Summarize the crucial points for a powerful answer.

  • Data Locality: Optimize for data locality, meaning keeping the data as close to the processing node as possible. This minimizes data movement and improves performance.
  • Parallelism: Ensure sufficient parallelism by partitioning data appropriately and configuring the number of executors and cores per executor correctly.
  • Data Serialization: Use efficient serialization formats (e.g., Kryo) to speed up data transfer and reduce storage space.
  • Avoid Data Shuffling: Minimize data shuffling by choosing efficient join strategies, filtering data early, and using broadcast variables when appropriate.
  • Memory Management: Tune memory settings to provide enough resources for the executors and driver. Consider memory usage and potential out-of-memory errors.
  • Code Optimization: Optimize your code to avoid unnecessary operations and use efficient data structures. Always review the code!
  • Caching: Cache frequently accessed data to avoid recomputing it.

Example Answer: "Consider data locality, ensure sufficient parallelism, use efficient serialization, reduce data shuffling, tune memory, and optimize your code. Caching helps too."

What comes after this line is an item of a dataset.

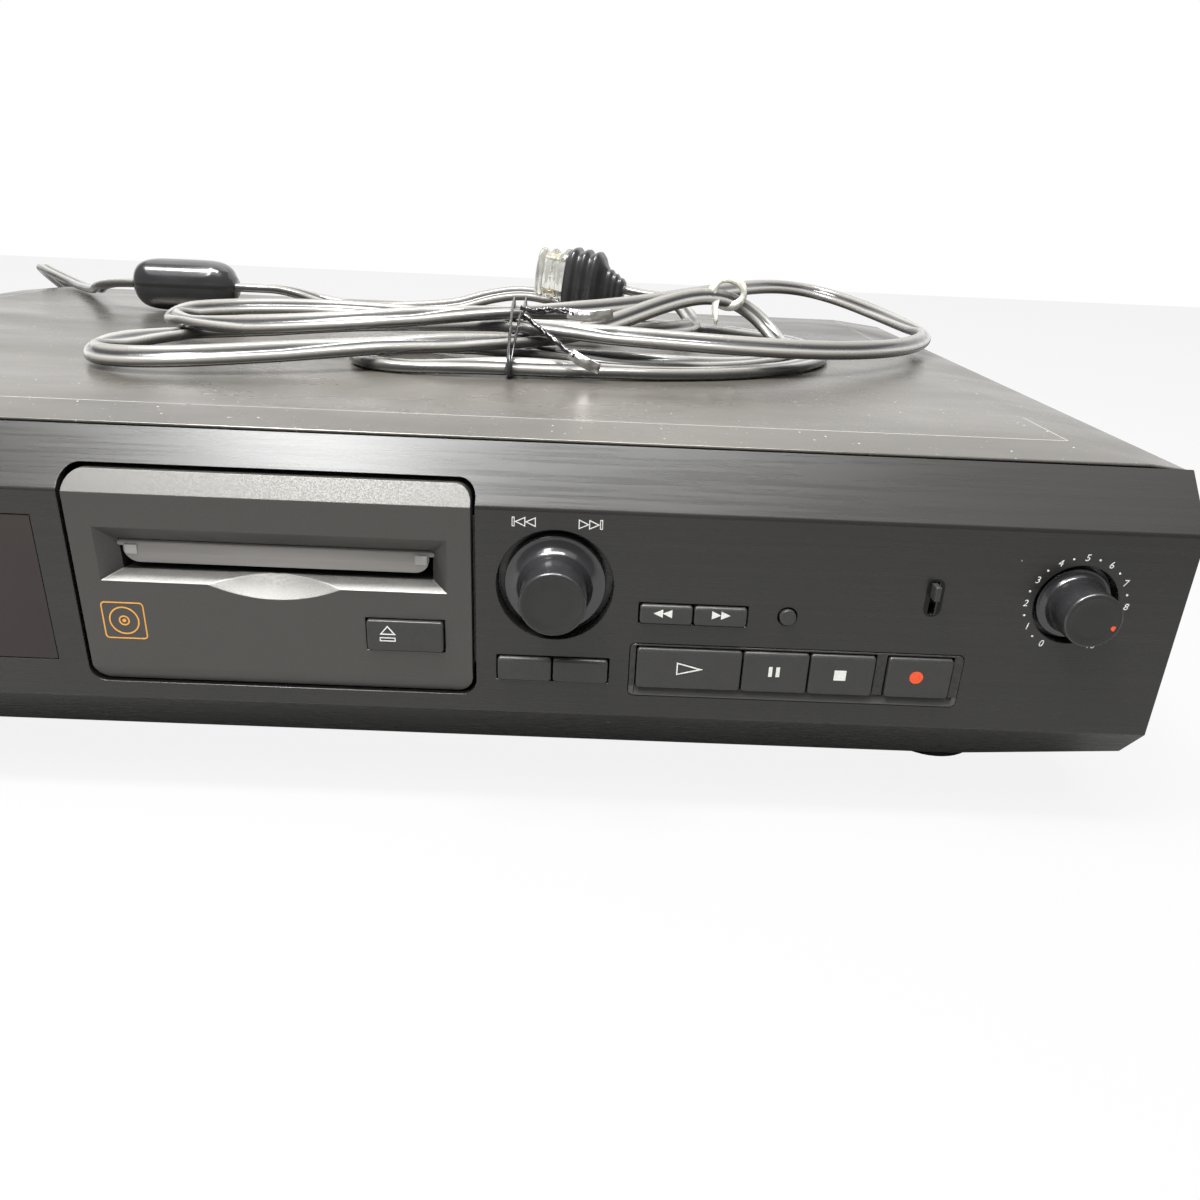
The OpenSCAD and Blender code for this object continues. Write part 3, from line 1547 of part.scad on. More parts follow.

Conclusion: You've Got This!

That's it, folks! You're now armed with a solid understanding of Spark architecture and ready to tackle those interview questions. Remember to practice, stay confident, and demonstrate your passion for data processing. Good luck with your interviews, and happy Sparking! You are well on your way to becoming a Spark master! Don't worry too much, and just be yourself. Remember, the interviewers want to see how you approach problems and how you think. That is what separates the good engineers from the rockstars. So, go out there, be confident, and ace that interview!